Mahkamah Konstitusi (MK) mengabulkan sebagian gugatan uji materiil Undang-Undang (UU) Komisi Pemberantasan Korupsi (KPK) hasil revisi dalam perkara nomor 70/PUU-XVII/2019. MK menyatakan KPK tidak perlu izin Dewan Pengawas dalam melakukan penggeledahan, penyadapan, dan penyitaan.

"Mengabulkan permohonan para pemohon untuk sebagian," kata Hakim Anwar Usman saat membacakan putusan di Gedung MK, Jakarta, Selasa (4/5).

Kewenangan Dewan Pengawas dalam memberikan izin tertuang dalam Pasal 12C ayat 2, Pasal 37B ayat (1) huruf b, dan Pasal 47 ayat (2) UU Nomor 19 Tahun 2019. Hakim pun menyebutkan, ketiga pasal tersebut bertentangan dengan Undang-Undang Dasar 1945 dan tidak mempunyai kekuatan hukum mengikat.

Keputusan MK itu ditetapkan lantaran Dewan Pengawas bukan aparat penegak hukum. Hakim Aswanto pun menilai, izin Dewan Pengawas dalam melakukan penyadapan merupakan bentuk campur tangan terhadap aparat penegak hukum oleh lembaga yang melaksanakan fungsi di luar penegak hukum.

Lebih dari itu, izin Dewan Pengawas dalam melakukan penyadapan merupakan bentuk nyata tumpang tindih kewenangan dalam penegakan hukum. "Mahkamah menyatakan tindakan penyadapan yang dilakukan pimpinan KPK tidak memerlukan izin dari Dewan Pengawasan," kata Aswanto.

Meski begitu, pimpinan KPK tetap memberitahukan penyadapan kepada Dewan Pengawas. Izin dari Dewan Pengawas untuk penggeledahan atau penyitaan dianggap tidak tepat. Sebab, kewenangan pemberian izin tersebut merupakan bagian dari tindakan yudisial.

Dengan demikian, frasa terkait izin tertulis dari Dewan Pengawas harus dimaknai menjadi memberitahukan kepada Dewan Pengawas.

Gugatan uji materiil itu diajukan Rektor Universitas Islam Indonesia, Prof Fathul Wahid bersama dengan 4 orang lainnya. Dalam gugatannya, Fathul dkk menilai penyadapan, penggeledahan, dan/atau penyitaan merupakan tindakan pro justicia sehingga tidak tepat jika kewenangan untuk memberikan izin diberikan kepada Dewan Pengawas.

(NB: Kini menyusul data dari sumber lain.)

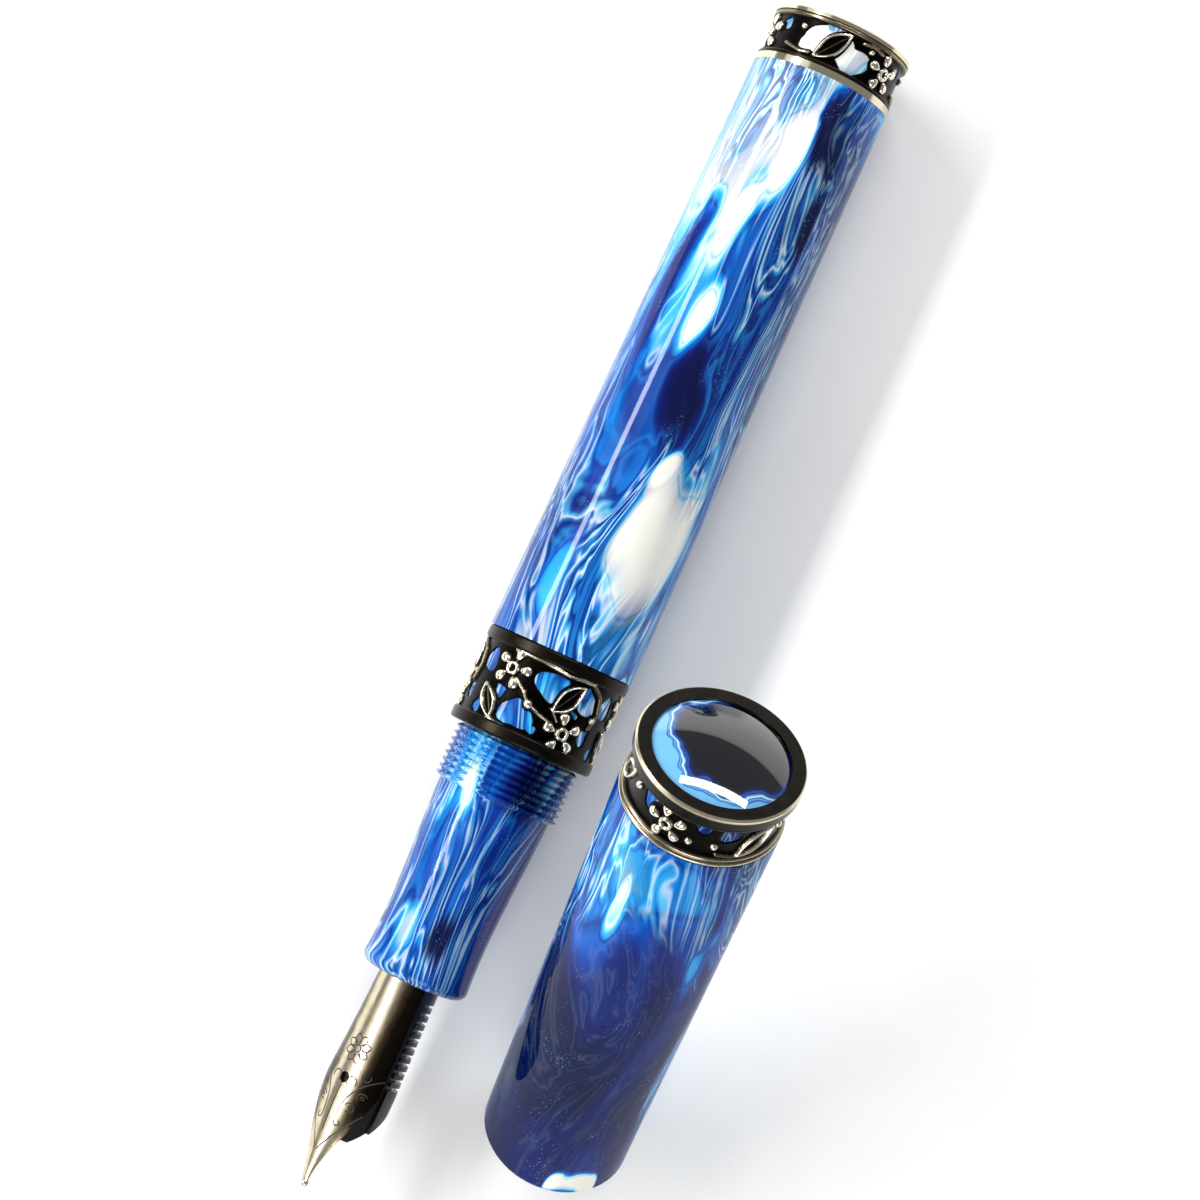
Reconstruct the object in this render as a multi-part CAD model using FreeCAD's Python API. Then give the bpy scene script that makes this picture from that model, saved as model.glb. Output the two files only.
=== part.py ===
import FreeCAD, Part
import math
import os

from FreeCAD import Vector

os.makedirs("parts", exist_ok=True)

# A fountain pen lying on a table with its cap leaning beside it.  Millimetres.
# +X runs along the pen from the nib to the tail, +Z is up.  The origin is on the pen's axis,
# in the middle of the grip section.

# ---- driving sizes of the pen ---------------------------------------------------------------
SECTION_LENGTH = 24.9          # front face of the section to the centre band
BAND_LENGTH = 9.8              # centre band
BARREL_LENGTH = 60.8           # visible barrel between the bands
TAIL_RING_WIDTH = 0.7
TAIL_BAND_LENGTH = 4.6
TAIL_BEZEL_WIDTH = 0.5

BARREL_FRONT_R = 7.45
BARREL_REAR_R = 7.08
BAND_RIM_R = 7.4
BAND_WAIST_R = 7.1
BAND_WALL = 0.3                # wall of a band at its waist, over the resin
RIM_WIDTH = 1.1                # plain rim at each edge of a band
SMALL_RIM_WIDTH = 0.6

BARREL_BORE_R = 5.1
BARREL_END_WALL = 3.5
BUSH_WALL = 0.9
BUSH_LENGTH = 9.0

SECTION_LIP_R = 5.43
SECTION_WAIST_R = 5.28
SECTION_BACK_R = 5.78
SECTION_BORE_R = 3.9
TENON_LENGTH = 9.0
TENON_R = 4.98                 # crest of the thread that screws into the barrel
TENON_STEP = 0.3
CAP_THREAD_R = 6.37            # crest of the thread that takes the cap
THREAD_DEPTH = 0.42
THREAD_PITCH = 0.7             # crest to crest; three starts, so the lead is 2.1
CAP_THREAD_LENGTH = 5.6
BARREL_THREAD_LENGTH = 5.0

# ---- nib, feed and housing ------------------------------------------------------------------
NIB_EXPOSED = 21.7             # section face to the end of the tines
NIB_TAIL = 9.0                 # part of the nib inside the housing
NIB_THICKNESS = 0.32
NIB_TAIL_R = 3.3
NIB_SHOULDER_AT = 11.2         # widest place, from the section face
NIB_SHOULDER_HALF = 3.6
NIB_ROLL = 33.0                # the nib is rolled about the pen's axis
BREATHER_AT = 10.8
BREATHER_R = 0.55
SLIT_WIDTH = 0.12
TIP_R = 0.42
FEED_R = 2.94
FEED_BELLY_R = 3.3
FEED_EXPOSED = 16.4
FEED_TAIL = 11.0
FIN_COUNT = 11
FIN_PITCH = 0.86
FIN_GAP = 0.42
FIN_DEPTH = 0.7
HOUSING_LENGTH = 14.0
NIPPLE_LENGTH = 6.0
NIPPLE_R = 1.6

# ---- ink converter --------------------------------------------------------------------------
TUBE_R = 3.55
TUBE_WALL = 0.55
TUBE_LENGTH = 40.0
MOUTH_LENGTH = 7.0
SLEEVE_R = 4.1
SLEEVE_LENGTH = 15.0
KNOB_R = 3.7
KNOB_LENGTH = 11.0
SPINDLE_R = 0.9
SPINDLE_LENGTH = 15.0
ROD_R = 1.6
PISTON_LENGTH = 4.0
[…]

Fathul dkk memperkirakan keputusan yang dihasilkan Dewan Pengawas kemungkinan tidak independen. "Sebagai contoh, bagaimana jika yang ingin disadap oleh KPK adalah Ketua atau anggota dewan pengawas sendiri, istri/suami atau bahkan keluarganya?" demikian dalil yang disampaikan.